Inelastic neutron scattering measurements revealed magnetic excitations with a peak intensity at 4 meV. These excitations are strongly anisotropic, forming stripes along the crystallographic *a*-axis and modulated along the *b*-axis. They are confined to the edges of the Brillouin zones, exhibiting a clear Q-dependence. The excitations disperse asymmetrically, with a sharp minimum in the peak position at K=1.4 and 4 meV. The energy width of the excitations is comparable to their peak energy. The temperature dependence of the excitations at K=1.4 shows a decrease in intensity and a slight increase in peak position upon warming, closely following the temperature evolution of the low-field magnetic susceptibility along the *b*-axis. The 4 meV energy scale is consistent with the hybridization gap determined by scanning tunneling spectroscopy. In the superconducting state (0.2 K), the magnetic excitation spectrum is similar to that at 5 K, however a slight decrease in intensity near [0, 1.4, 0] is observed. The dispersion along [0, K, 0] is steeper for K<1.4 and gentler for K>1.4 compared to 5 K, suggesting a broader change in the magnetic excitation spectrum than the previously reported 1 meV feature.

The observed magnetic excitations in UTe₂ share similarities with those in other Kondo lattice systems, particularly URu₂Si₂, but with lower dimensionality due to the UTe₂ structure. Their presence doesn't imply a tendency toward a specific type of long-range magnetic order. The close tracking of the excitations with the bulk magnetic susceptibility suggests that these excitations are strongly tied to the underlying electronic structure of the heavy fermion state. The changes in the magnetic excitation spectrum upon entering the superconducting state indicate a significant modification of the electronic structure involving the heavy quasiparticles. This is consistent with prior observations from muon spin relaxation and nuclear magnetic resonance. The observed broad changes in the spectrum in the superconducting state at energies larger than 1 meV are difficult to reconcile with the interpretation of a single superconducting resonance feature. This suggests the possibility that the 1 meV feature might be only one manifestation of a larger-scale alteration in magnetic correlations.
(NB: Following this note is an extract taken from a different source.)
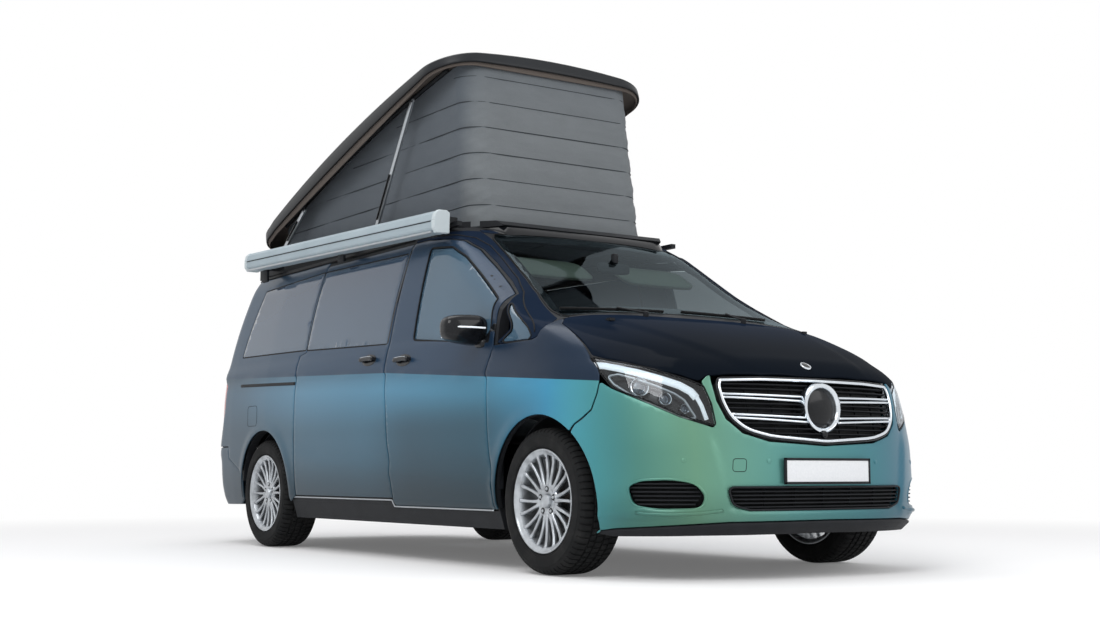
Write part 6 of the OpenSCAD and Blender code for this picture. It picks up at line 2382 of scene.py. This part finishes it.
class VAN_OT_dash(bpy.types.Operator):
    """Makes the dashboard and console"""
    bl_idname, bl_label = "van.dash", "Dashboard"

    def execute(self, context):
        make_dash()
        return {"FINISHED"}


class VAN_OT_hand_wheel(bpy.types.Operator):
    """Makes the steering wheel"""
    bl_idname, bl_label = "van.hand_wheel", "Steering wheel"

    def execute(self, context):
        make_wheel_hand()
        return {"FINISHED"}


OPERATORS = (VAN_OT_camera, VAN_OT_stage, VAN_OT_frame, VAN_OT_sides, VAN_OT_bonnet, VAN_OT_screen, VAN_OT_bumper,
             VAN_OT_tail, VAN_OT_lamps,
             VAN_OT_grille, VAN_OT_intakes, VAN_OT_plates, VAN_OT_wheels, VAN_OT_mirrors, VAN_OT_handles, VAN_OT_trims,
             VAN_OT_lid, VAN_OT_tent,
             VAN_OT_struts, VAN_OT_awning, VAN_OT_seats, VAN_OT_bench, VAN_OT_kitchen, VAN_OT_dash, VAN_OT_hand_wheel)


class VAN_PT_panel(bpy.types.Panel):
    """The van's settings and the buttons that build it"""
    bl_idname, bl_label = "VAN_PT_panel", "Camper van"
    bl_space_type, bl_region_type, bl_category = "VIEW_3D", "UI", "Camper"

    def draw(self, context):
        for name, group in GROUPS.items():
            box = self.layout.box()
            box.label(text=name.title())
            for key in group.__annotations__:
                box.prop(user(name), key)
        for operator in OPERATORS:
            self.layout.operator(operator.bl_idname)


def register():
    for item in (*GROUPS.values(), *OPERATORS, VAN_PT_panel):
        bpy.utils.register_class(item)
    for name, group in GROUPS.items():
        setattr(bpy.types.Scene, "van_" + name, bpy.props.PointerProperty(type=group))


def unregister():
    for name in GROUPS:
        delattr(bpy.types.Scene, "van_" + name)
    for item in (VAN_PT_panel, *OPERATORS[::-1], *GROUPS.values()):
        bpy.utils.unregister_class(item)


def main():
    register()
    for operator in OPERATORS:
        getattr(bpy.ops.van, operator.bl_idname[4:])()
    with open("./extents.json", "w") as out:
        json.dump({"cad": cad_box, "visual": [[float(v) for v in corner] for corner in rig.bounds()]}, out)


if __name__ == "__main__":
    main()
Inelastic neutron scattering reveals magnetic excitations in UTe₂ consistent with Kondo lattice behavior, exhibiting paramagnetic symmetry and tracking the bulk magnetic susceptibility. These excitations are not directly linked to incipient magnetic order. Superconductivity significantly alters these excitations, indicating changes in the electronic structure involving heavy quasiparticles on energy scales much broader than previously thought. Further studies with high-energy resolution are needed to fully understand the interplay between magnetism and superconductivity in UTe₂.

The neutron scattering measurements were limited by the kinematic scattering limits of the spectrometer, preventing a complete comparison of the excitations at higher energies. The high background at certain Q-ranges made it difficult to conclusively identify the previously reported 1 meV feature in the superconducting state.